The main objective of the talk is to introduce people to the problem of image segmentation in Computer Vision and to bring to their attention a class of interesting and difficult problems from graph theory.
Informally, to "segment a 2-D image" means to separate image pixels into clusters (called regions) so that pixels in the same cluster come from the same "object". The main difficulty of the problem lies in the fact that "objects" are defined at "high-level", and the information at hand (pixel colors) is "low-level". The problem is usually approached in this way: first, partition the image into regions so that neighboring pixels of distant colors belong to different regions (the idea is that an abrupt change in color usually indicates the boundary of an object); second, check whether the resulting regions correspond to objects of interest (incidentally, this step is much more difficult to perform than one would think).

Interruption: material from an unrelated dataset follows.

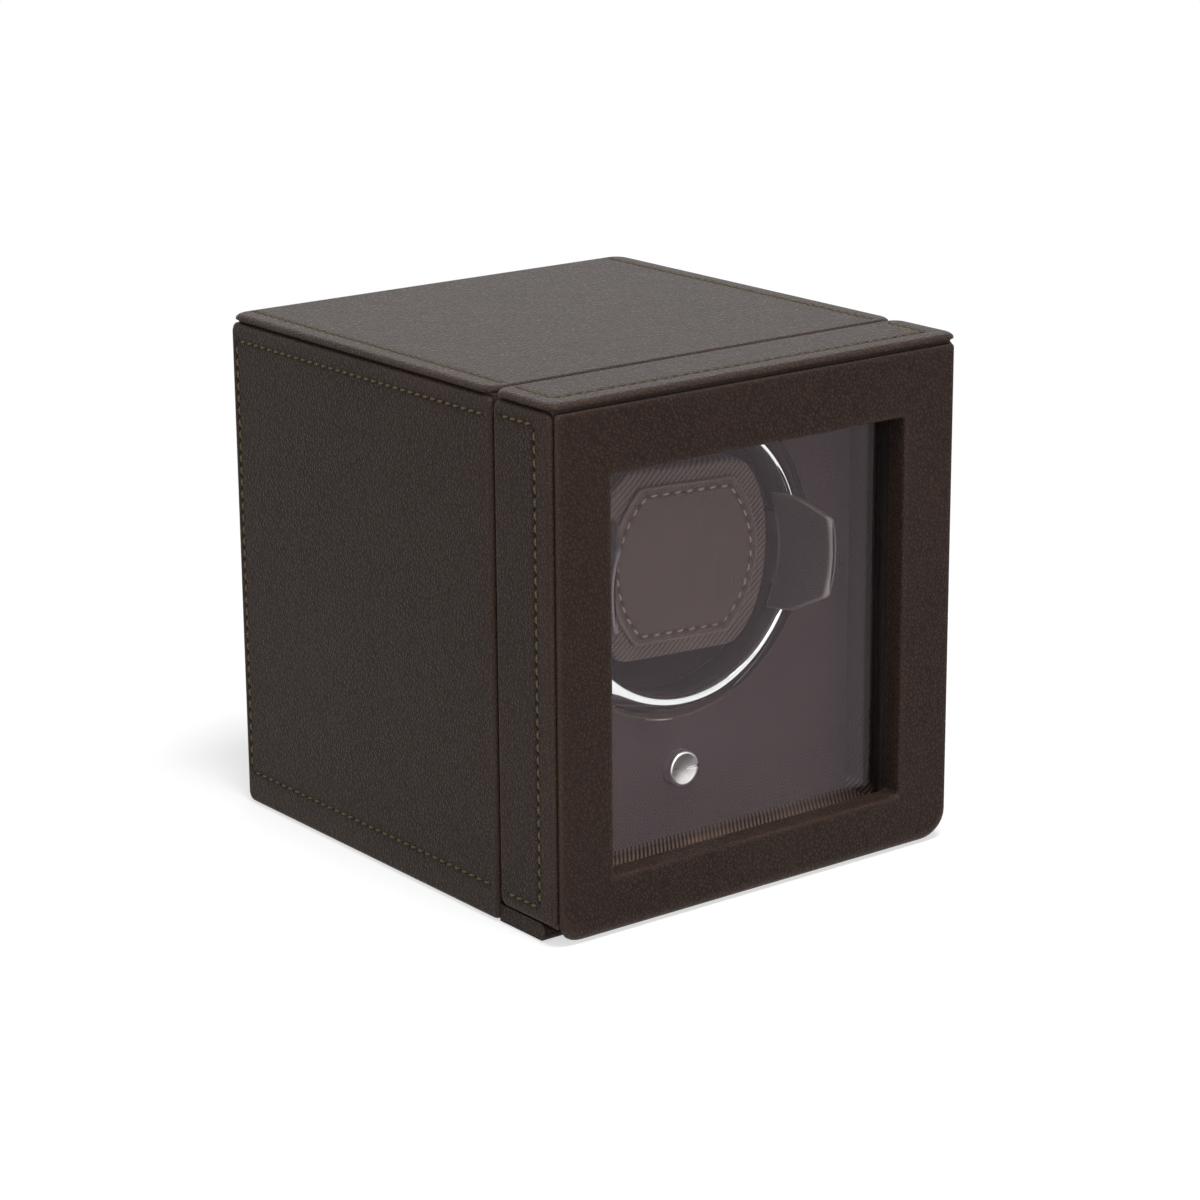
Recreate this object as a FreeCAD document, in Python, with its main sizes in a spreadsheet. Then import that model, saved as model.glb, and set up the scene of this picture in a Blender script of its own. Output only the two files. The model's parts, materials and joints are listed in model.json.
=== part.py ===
import FreeCAD, Part
import math
import os
import re

import Sketcher

# Watch winder: a leather covered cube with a glass fronted cover that drops
# forward on a bottom hinge, and a motor driven drum that carries a watch cuff.
# Millimetres. X runs to the right, Y runs from the front to the back, Z is up.
# The origin is the middle of the footprint, at the surface that it stands on.

sizes = {
    # whole object
    "width": 145.0,
    "depth": 157.0,
    "height": 152.0,
    "foot_lift": 0.5,
    # walls of the case and of the cover
    "facing": 1.8,
    "board": 4.0,
    "base": 5.0,
    "facing_round": 0.8,
    "edge_gap": 0.3,
    "slip": 0.1,
    # cover
    "cover_depth": 26.2,
    "joint_gap": 1.0,
    "cover_lift": 6.0,
    "wall_lift": 6.3,
    "side_setback": 1.4,
    "front_inset": 1.5,
    "front_drop": 1.1,
    "front_corner": 8.0,
    "window_board": 2.7,
    "window_half": 52.5,
    "window_sill": 17.0,
    "window_head": 130.2,
    "reveal": 0.8,
    "glass_step": 2.4,
    "glass": 2.0,
    "glass_lap": 4.5,
    "retainer": 2.8,
    "retainer_lap": 2.2,
    # cover hinge
    "hinge_half": 50.0,
    "hinge_axis_in": 3.0,
    "knuckle": 1.5,
    "knuckle_gap": 0.4,
    "hinge_pin": 0.75,
    "running_gap": 0.05,
    "leaf": 0.8,
    "leaf_width": 11.0,
    "lip_front": 6.4,
    "lip_inset": 0.7,
    "lip_round": 2.0,
    # magnets that hold the cover shut
    "magnet_length": 10.0,
    "magnet_wide": 3.0,
    "magnet_thick": 2.0,
    "magnet_place": 40.0,
    # fascia
    "fascia_in": 39.0,
    "cloth": 0.9,
    "fascia_board": 3.0,
    "axis_height": 90.0,
    "fascia_hole": 43.3,
    # chrome ring and the collar behind it
    "ring_bore": 39.6,
    "ring_crest": 41.0,
    "ring_rim": 48.0,
    "ring_shoulder": 44.6,
    "ring_drop": 1.7,
    "ring_stand": 5.7,
    "ring_round": 1.4,
    "collar_bore": 39.5,
    "collar_wall": 2.0,
    "collar_flange": 50.0,
    "collar_flange_thick": 2.1,
    "collar_screw_place": 46.6,
    "collar_screw": 1.1,
    # drum and its drive
    "drum_gap": 0.6,
    "drum_wall": 2.2,
    "drum_depth": 47.6,
    "drum_floor": 2.2,
    "hub": 9.0,
    "hub_length": 4.8,
    "shaft": 3.0,
    "shaft_bite": 1.8,
    "rest_turn": 2.65,
    "gear_teeth": 60.0,
    "pinion_teeth": 15.0,
    "gear_module": 0.8,
    "gear_face": 4.0,
    "gear_gap": 0.4,
    "backlash": 0.12,
    "bearing_step": 0.8,
    "bush_wall": 1.0,
    "bush_flange": 5.5,
    "bush_flange_thick": 1.0,
    "bush_length": 6.0,
    "bearing_length": 17.0,
    "bearing_boss": 8.0,
    "clip": 0.8,
    "clip_rim": 5.0,
    "shaft_tail": 1.9,
    "plate_thick": 2.5,
    "plate_half": 58.0,
    "post_x": 50.0,
    "post_rise": 44.0,
    "post_drop": 52.0,
    "post": 4.0,
    "post_foot": 6.0,
    "post_foot_thick": 1.5,
    "plate_screw": 1.5,
    "plate_screw_head": 3.0,
    "gearbox": 12.5,
    "gearbox_length": 16.5,
    "gearbox_boss": 6.0,
    "pinion_shaft": 2.0,
    "motor": 12.0,
    "motor_length": 20.0,
    # knob and switch
    "knob_height": 27.5,
    "knob": 5.3,
    "knob_face": 35.0,
    "knob_skirt": 3.7,
    "knob_wall": 0.6,
    "knob_dish": 4.0,
    "knob_dish_deep": 0.7,
    "spindle": 1.5,
    "switch_bush": 3.0,
    "switch_half": 6.0,
    "switch_deep": 10.0,
    # cuff
    "cuff_half": 31.9,
    "cuff_tall": 27.8,
    "cuff_face": 36.2,
    "cuff_deep": 25.8,
    "pad_face": 34.2,
    "pad_side_step": 4.8,
    "pad_top_step": 4.8,
    "pad_crown": 0.7,
    "spine": 3.0,
    "arm_gap": 1.2,
    "arm": 2.0,
    "arm_tall": 11.0,
    "pivot_in": 66.0,
    "pivot_step": 0.5,
    "barrel": 2.5,
    "ear_pin": 1.2,
    "lug": 3.0,
    "lug_gap": 0.3,
    "ear_root": 33.0,
    "ear_gap": 1.1,
    "ear_tip": 16.3,
    "ear_flare": 6.4,
    "ear_wide": 17.2,
    "ear_narrow": 11.0,
    "ear_bend": 25.5,
    "shoe_front": 50.0,
    "shoe_back": 56.0,
    "shoe_half": 8.0,
    "shoe_gap": 0.3,
    "key_wide": 1.6,
    "key_gap": 0.4,
    "key_tall": 2.2,
    "key_back": 61.0,
    "stop_long": 4.0,
    # electrics
    "circuit_length": 60.0,
    "circuit_width": 40.0,
    "circuit_thick": 1.6,
    "circuit_lift": 4.5,
    "circuit_front": 62.0,
    "inlet_x": 35.0,
    "inlet_height": 19.0,
    "inlet_bore": 3.0,
    "inlet_pin": 1.05,
    "inlet_body": 5.5,
    "inlet_flange": 7.0,
    "inlet_deep": 14.2,
    "lead": 1.2,
}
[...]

In this talk I will review several existing graph-based image partitioning algorithms (which view an image as a graph, with the pixels being nodes). The algorithms are based on normalized minimum cuts, minimum spanning trees, and minimum mean cycles respectively. I will also show the results of their application (yanked from the corresponding papers). Returning to the original problem of image segmentation, empirical observations show that a partition that is optimal with respect to a graph-based objective function is often not optimal from a higher-level prospective. This will motivate me to formulate the problem of finding several near-optimal solutions. To avoid generating regions that differ from each other by only few pixels, it makes sense to look for near-optimal solutions that differ from the optimal solution and from each other by "many nodes". A particular instance of this problem could be this: what are near-minimal mean cycles that differ from each other by at least 5% of nodes (or edges)? At this point I will take suggestions and pointers to relevant literature from the audience. I hope to present an overview of such algorithms (assuming I find them) sometime in June.